**RECORDS FOR THE TASK:**

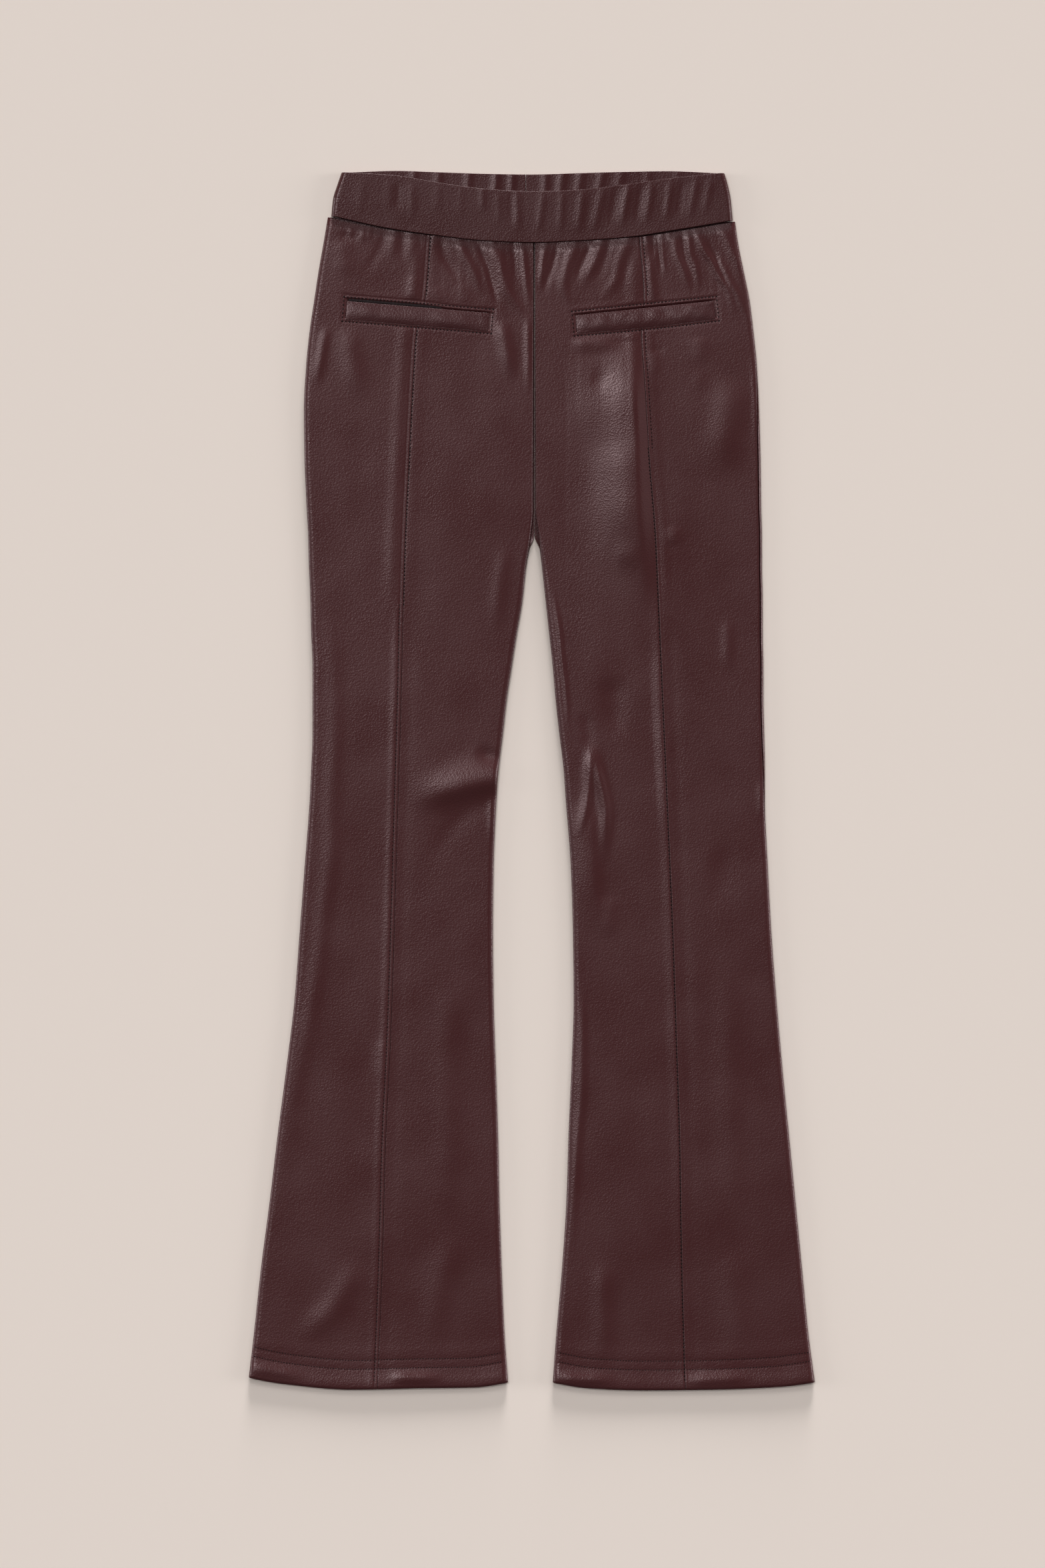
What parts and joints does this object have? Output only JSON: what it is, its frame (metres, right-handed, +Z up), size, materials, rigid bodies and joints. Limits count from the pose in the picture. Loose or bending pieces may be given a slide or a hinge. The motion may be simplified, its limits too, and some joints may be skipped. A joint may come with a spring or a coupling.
{
  "type": "faux leather flared leggings",
  "caption": "Pull-on flared leggings in dark faux leather, laid flat: elastic waistband, seamed fronts, welt pockets and twin-stitched hems.",
  "frame": {"origin": "centre of the garment's outline, on the surface it lies on", "axes": "+X toward the viewer's right across the legs, +Y up the garment from hems to waist, +Z up out of the front"},
  "size_m": [0.3906, 0.8411, 0.0067],
  "materials": {
    "band_leather": "fine-grained satin",
    "leg_leather": "fine-grained satin",
    "welt_leather": "fine-grained satin",
    "facing_leather": "matt, in shade",
    "stitching": "polyester thread"
  },
  "bodies": {
    "root": {"waistband": "band_leather", "front_side_left": "leg_leather", "front_side_right": "leg_leather", "front_centre_left": "leg_leather", "front_centre_right": "leg_leather", "back_left": "leg_leather", "back_right": "leg_leather", "welt_left": "welt_leather", "welt_right": "welt_leather", "pocket_facing_left": "facing_leather"}
  },
  "joints": []
}
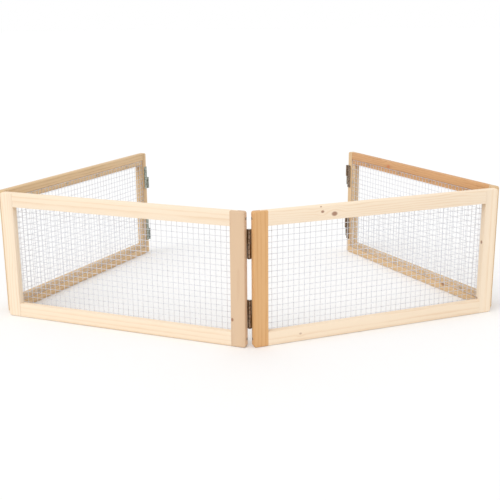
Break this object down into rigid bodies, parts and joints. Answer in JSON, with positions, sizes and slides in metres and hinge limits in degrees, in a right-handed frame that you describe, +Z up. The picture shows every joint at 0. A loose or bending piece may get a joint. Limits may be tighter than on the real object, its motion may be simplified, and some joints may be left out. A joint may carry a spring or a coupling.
{
  "type": "guinea pig run",
  "caption": "Folding run of wooden frames with welded wire mesh, joined end to end by lift-off hinges on the inner faces.",
  "frame": {"origin": "on the ground, under the middle of the run's bounding box", "axes": "+Z up, +X to the right of the picture's front, +Y away from the front corner towards the open back"},
  "size_m": [1.1548, 0.7874, 0.295],
  "materials": {
    "pine": "planed, oiled",
    "galvanised_wire": "galvanised",
    "staple_steel": "galvanised",
    "screw_steel": "zinc plated",
    "hinge_steel": "bronzed zinc"
  },
  "bodies": {
    "back_left_panel": {"back_left_socket_stile": "pine", "back_left_pin_stile": "pine", "back_left_bottom_rail": "pine", "back_left_top_rail": "pine", "back_left_mesh_uprights": "galvanised_wire", "back_left_mesh_crosswires": "galvanised_wire", "back_left_staples": "staple_steel", "back_left_frame_screws": "screw_steel", "back_left_lower_socket_leaf": "hinge_steel", "back_left_upper_socket_leaf": "hinge_steel", "back_left_lower_pin_leaf": "hinge_steel", "back_left_upper_pin_leaf": "hinge_steel", "back_left_hinge_screws": "screw_steel"},
    "front_left_panel": {"front_left_socket_stile": "pine", "front_left_pin_stile": "pine", "front_left_bottom_rail": "pine", "front_left_top_rail": "pine", "front_left_mesh_uprights": "galvanised_wire", "front_left_mesh_crosswires": "galvanised_wire", "front_left_staples": "staple_steel", "front_left_frame_screws": "screw_steel", "front_left_lower_socket_leaf": "hinge_steel", "front_left_upper_socket_leaf": "hinge_steel", "front_left_lower_pin_leaf": "hinge_steel", "front_left_upper_pin_leaf": "hinge_steel", "front_left_hinge_screws": "screw_steel"},
    "front_right_panel": {"front_right_socket_stile": "pine", "front_right_pin_stile": "pine", "front_right_bottom_rail": "pine", "front_right_top_rail": "pine", "front_right_mesh_uprights": "galvanised_wire", "front_right_mesh_crosswires": "galvanised_wire", "front_right_staples": "staple_steel", "front_right_frame_screws": "screw_steel", "front_right_lower_socket_leaf": "hinge_steel", "front_right_upper_socket_leaf": "hinge_steel", "front_right_lower_pin_leaf": "hinge_steel", "front_right_upper_pin_leaf": "hinge_steel", "front_right_hinge_screws": "screw_steel"},
    "back_right_panel": {"back_right_socket_stile": "pine", "back_right_pin_stile": "pine", "back_right_bottom_rail": "pine", "back_right_top_rail": "pine", "back_right_mesh_uprights": "galvanised_wire", "back_right_mesh_crosswires": "galvanised_wire", "back_right_staples": "staple_steel", "back_right_frame_screws": "screw_steel", "back_right_lower_socket_leaf": "hinge_steel", "back_right_upper_socket_leaf": "hinge_steel", "back_right_lower_pin_leaf": "hinge_steel", "back_right_upper_pin_leaf": "hinge_steel", "back_right_hinge_screws": "screw_steel"}
  },
  "joints": [
    {"name": "left_corner_hinge", "type": "hinge", "parent": "front_left_panel", "child": "back_left_panel", "pos_m": [-0.56477, -0.15535, 0.1475], "axis": [0, 0, 1], "range_deg": [-12.5, 119.5]},
    {"name": "centre_hinge", "type": "hinge", "parent": "front_left_panel", "child": "front_right_panel", "pos_m": [0.00014, -0.38016, 0.1475], "axis": [0, 0, 1], "range_deg": [-68.4, 26.6]},
    {"name": "right_corner_hinge", "type": "hinge", "parent": "front_right_panel", "child": "back_right_panel", "pos_m": [0.56505, -0.15535, 0.1475], "axis": [0, 0, 1], "range_deg": [-120.8, 11.2]}
  ]
}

**JOB:** Return the entries above exactly, each one complete.

**SOLUTION TO THE EXERCISE:**
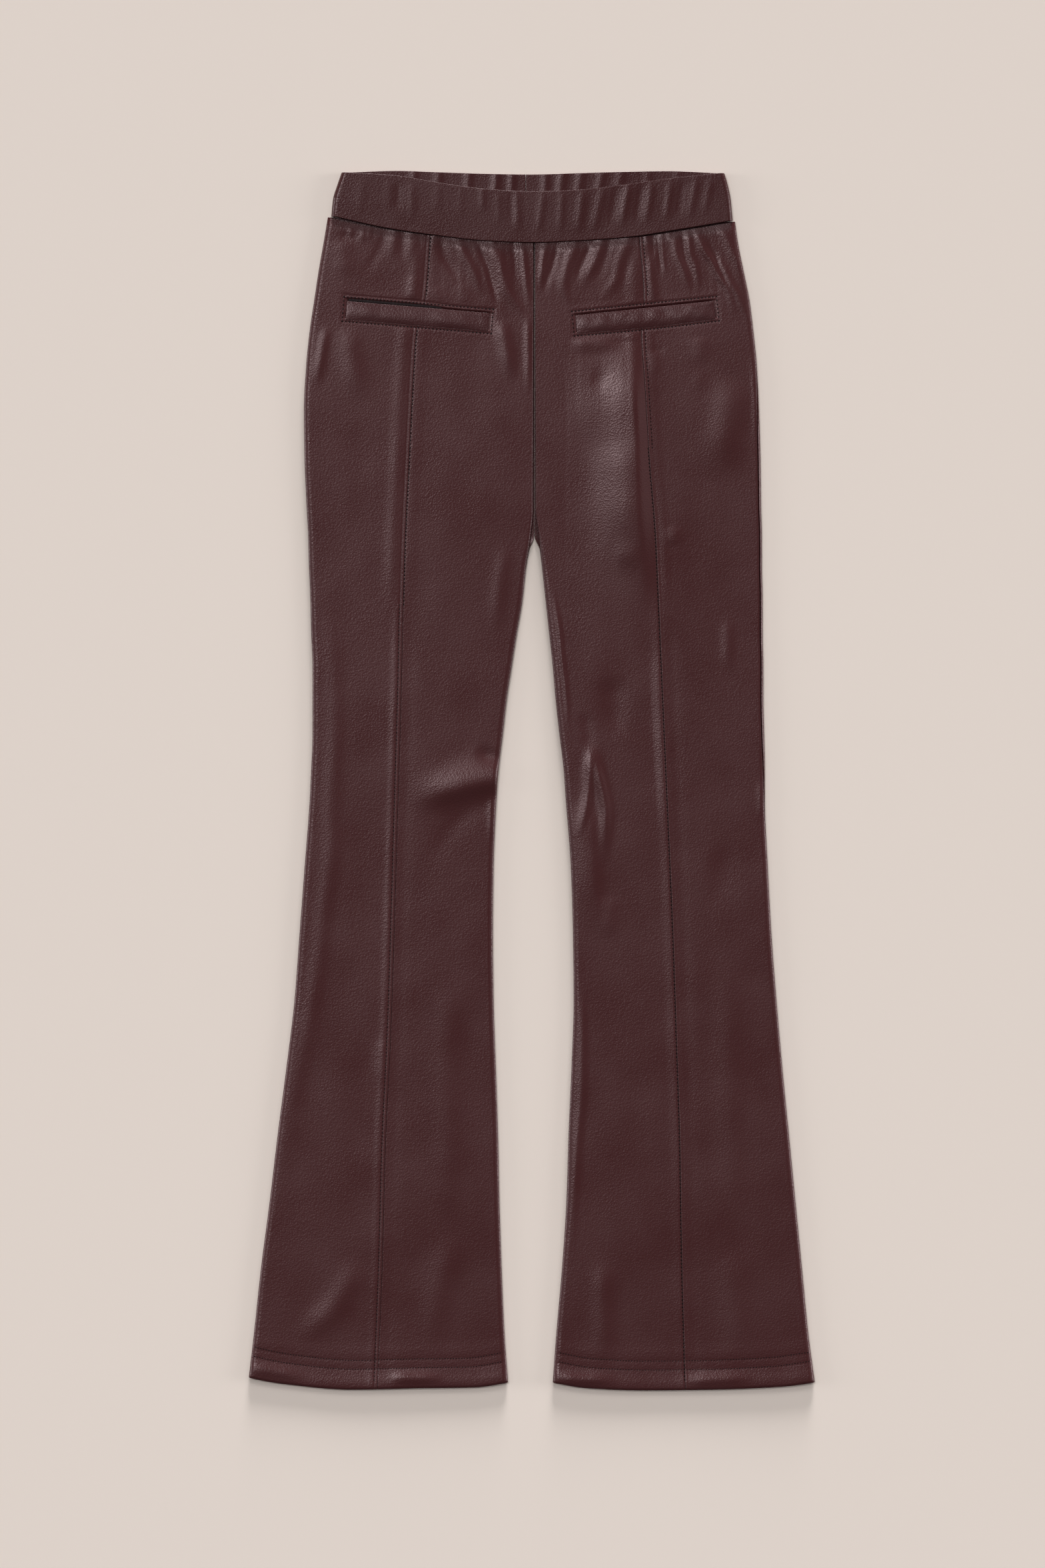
What parts and joints does this object have? Output only JSON: what it is, its frame (metres, right-handed, +Z up), size, materials, rigid bodies and joints. Limits count from the pose in the picture. Loose or bending pieces may be given a slide or a hinge. The motion may be simplified, its limits too, and some joints may be skipped. A joint may come with a spring or a coupling.
{
  "type": "faux leather flared leggings",
  "caption": "Pull-on flared leggings in dark faux leather, laid flat: elastic waistband, seamed fronts, welt pockets and twin-stitched hems.",
  "frame": {"origin": "centre of the garment's outline, on the surface it lies on", "axes": "+X toward the viewer's right across the legs, +Y up the garment from hems to waist, +Z up out of the front"},
  "size_m": [0.3906, 0.8411, 0.0067],
  "materials": {
    "band_leather": "fine-grained satin",
    "leg_leather": "fine-grained satin",
    "welt_leather": "fine-grained satin",
    "facing_leather": "matt, in shade",
    "stitching": "polyester thread"
  },
  "bodies": {
    "root": {"waistband": "band_leather", "front_side_left": "leg_leather", "front_side_right": "leg_leather", "front_centre_left": "leg_leather", "front_centre_right": "leg_leather", "back_left": "leg_leather", "back_right": "leg_leather", "welt_left": "welt_leather", "welt_right": "welt_leather", "pocket_facing_left": "facing_leather"}
  },
  "joints": []
}
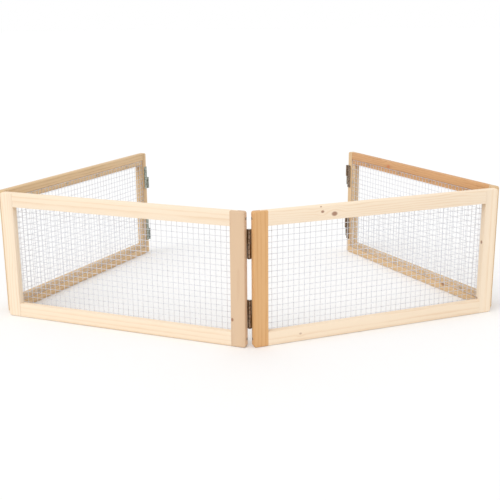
Break this object down into rigid bodies, parts and joints. Answer in JSON, with positions, sizes and slides in metres and hinge limits in degrees, in a right-handed frame that you describe, +Z up. The picture shows every joint at 0. A loose or bending piece may get a joint. Limits may be tighter than on the real object, its motion may be simplified, and some joints may be left out. A joint may carry a spring or a coupling.
{
  "type": "guinea pig run",
  "caption": "Folding run of wooden frames with welded wire mesh, joined end to end by lift-off hinges on the inner faces.",
  "frame": {"origin": "on the ground, under the middle of the run's bounding box", "axes": "+Z up, +X to the right of the picture's front, +Y away from the front corner towards the open back"},
  "size_m": [1.1548, 0.7874, 0.295],
  "materials": {
    "pine": "planed, oiled",
    "galvanised_wire": "galvanised",
    "staple_steel": "galvanised",
    "screw_steel": "zinc plated",
    "hinge_steel": "bronzed zinc"
  },
  "bodies": {
    "back_left_panel": {"back_left_socket_stile": "pine", "back_left_pin_stile": "pine", "back_left_bottom_rail": "pine", "back_left_top_rail": "pine", "back_left_mesh_uprights": "galvanised_wire", "back_left_mesh_crosswires": "galvanised_wire", "back_left_staples": "staple_steel", "back_left_frame_screws": "screw_steel", "back_left_lower_socket_leaf": "hinge_steel", "back_left_upper_socket_leaf": "hinge_steel", "back_left_lower_pin_leaf": "hinge_steel", "back_left_upper_pin_leaf": "hinge_steel", "back_left_hinge_screws": "screw_steel"},
    "front_left_panel": {"front_left_socket_stile": "pine", "front_left_pin_stile": "pine", "front_left_bottom_rail": "pine", "front_left_top_rail": "pine", "front_left_mesh_uprights": "galvanised_wire", "front_left_mesh_crosswires": "galvanised_wire", "front_left_staples": "staple_steel", "front_left_frame_screws": "screw_steel", "front_left_lower_socket_leaf": "hinge_steel", "front_left_upper_socket_leaf": "hinge_steel", "front_left_lower_pin_leaf": "hinge_steel", "front_left_upper_pin_leaf": "hinge_steel", "front_left_hinge_screws": "screw_steel"},
    "front_right_panel": {"front_right_socket_stile": "pine", "front_right_pin_stile": "pine", "front_right_bottom_rail": "pine", "front_right_top_rail": "pine", "front_right_mesh_uprights": "galvanised_wire", "front_right_mesh_crosswires": "galvanised_wire", "front_right_staples": "staple_steel", "front_right_frame_screws": "screw_steel", "front_right_lower_socket_leaf": "hinge_steel", "front_right_upper_socket_leaf": "hinge_steel", "front_right_lower_pin_leaf": "hinge_steel", "front_right_upper_pin_leaf": "hinge_steel", "front_right_hinge_screws": "screw_steel"},
    "back_right_panel": {"back_right_socket_stile": "pine", "back_right_pin_stile": "pine", "back_right_bottom_rail": "pine", "back_right_top_rail": "pine", "back_right_mesh_uprights": "galvanised_wire", "back_right_mesh_crosswires": "galvanised_wire", "back_right_staples": "staple_steel", "back_right_frame_screws": "screw_steel", "back_right_lower_socket_leaf": "hinge_steel", "back_right_upper_socket_leaf": "hinge_steel", "back_right_lower_pin_leaf": "hinge_steel", "back_right_upper_pin_leaf": "hinge_steel", "back_right_hinge_screws": "screw_steel"}
  },
  "joints": [
    {"name": "left_corner_hinge", "type": "hinge", "parent": "front_left_panel", "child": "back_left_panel", "pos_m": [-0.56477, -0.15535, 0.1475], "axis": [0, 0, 1], "range_deg": [-12.5, 119.5]},
    {"name": "centre_hinge", "type": "hinge", "parent": "front_left_panel", "child": "front_right_panel", "pos_m": [0.00014, -0.38016, 0.1475], "axis": [0, 0, 1], "range_deg": [-68.4, 26.6]},
    {"name": "right_corner_hinge", "type": "hinge", "parent": "front_right_panel", "child": "back_right_panel", "pos_m": [0.56505, -0.15535, 0.1475], "axis": [0, 0, 1], "range_deg": [-120.8, 11.2]}
  ]
}